Since 2.6 intention seems to mark this module as deprecated, I guess 2.x
bsddb presence in stock python will finish in 2.7. Moreover, I'm working
just now improving 2.x/3.x conversion code in pybsddb. I think this code
will be available in bsddb 4.7.4, and it will not be integrated in
Python 2.6 (that will include 4.7.3.minor releases, if we keep the
criteria of "only stability and security fixes in 2.6.x").

If the idea is to keep bsddb alive in 2.x, I don't see the point of not
keeping the 3.0 version, because the issues used to justify the removal
persist: I'm the only maintainer, little code review, buildbot issues, etc.

(I would like a comprehensive list, to be able to improve those
deficiencies).

In fact, if we keep bsddb in 2.x, the pressure to keep it in 3.x will be
higher.

> Regardless, given that the removal of bsddb from the 3.0 branch is now a
> done deal in svn, I suggest that all we can do is monitor how much

Any version control system can revert that with a single command :).

All I can say is that current bsddb code (in my personal repository)
passes all tests in current compiled python3.0 binary, called with the
"-bb" parameter flag (the "-bb" flag was something I learned yesterday).

> but in the meantime there *are* real benefits to
> decoupling the maintenance cycles (those wanting to get the most out of
> Jesus's ongoing work in exposing more of the bsddb API are probably
> going to want to be using the external pybsddb releases anyway rather
> than waiting however many months it ends up being until we get to 2.7/3.1).

The cycles are actually decoupled since I toke over the bsddb
maintenance (I've released a new version per month).
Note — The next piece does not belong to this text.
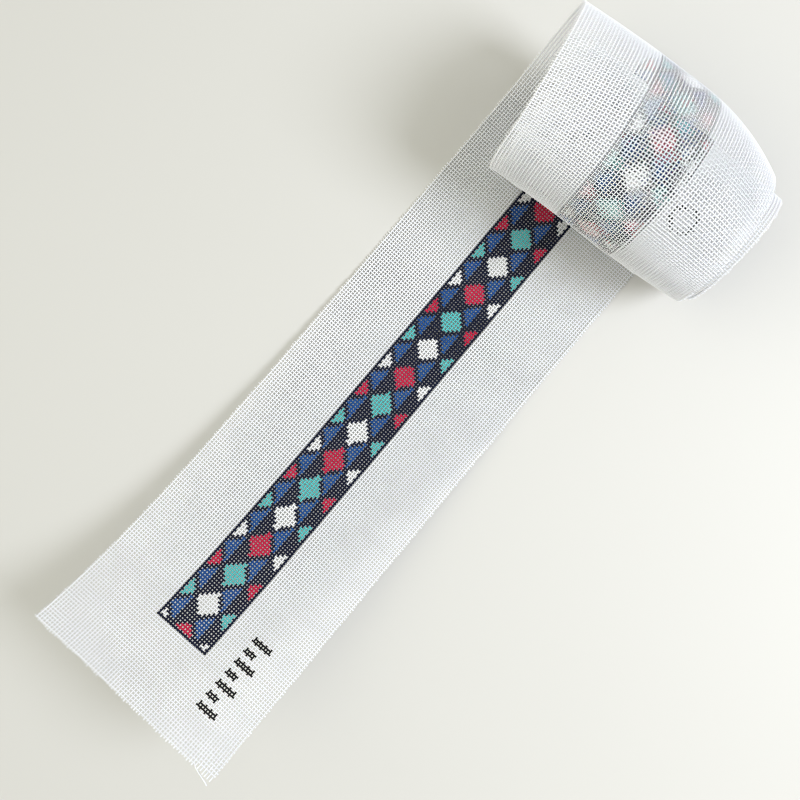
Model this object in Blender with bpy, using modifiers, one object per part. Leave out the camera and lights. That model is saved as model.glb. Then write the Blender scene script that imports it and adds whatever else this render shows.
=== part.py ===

So the release
cycles are not an issue.

The main issue here is 3.0 support, that I worked over the last couple
of months. It is done now. It couldn't be done faster because I was
learning 3.0 internals on-the-fly (there are NO docs about C module
migration; my experience there could be valuable) and 3.0 was a moving
target (still is). For example, when I left to summer holiday bsddb
worked flawless in Python 3.0b2. It failed in 3.0b3 because threading
renames done in python 3.0.

So, Python 3.0 is not waiting for bsddb to be ready, because it already
is (since yesterday). And future Python releases won't suffer because we
won't have any other major architectural reengineering of Python in a
long long time (I hope!).

That is, future Python releases would take whatever bsddb is available
at that time. No wait. No dependent release cycles. With my current
release schema of "a release per month", I can track python evolution
with little effort. For example, Python 2.5 to 2.6 was pretty painless,
even with the "PyBytes_*" ugliness.

> As far as the corporate scenarios go: if a corporate environment is *so*
> screwed up as to simultaneously permit a migration from Python 2.x to
> 3.0 of an internal project that relies on bsddb, while at the same time
> banning those performing the migration from installing the 3.0
> compatible version of pybsddb, then they have much bigger problems than
> which modules and packages we are choosing to include in the standard
> library.

Agreed. I was thinking about bsddb removal in 2.7.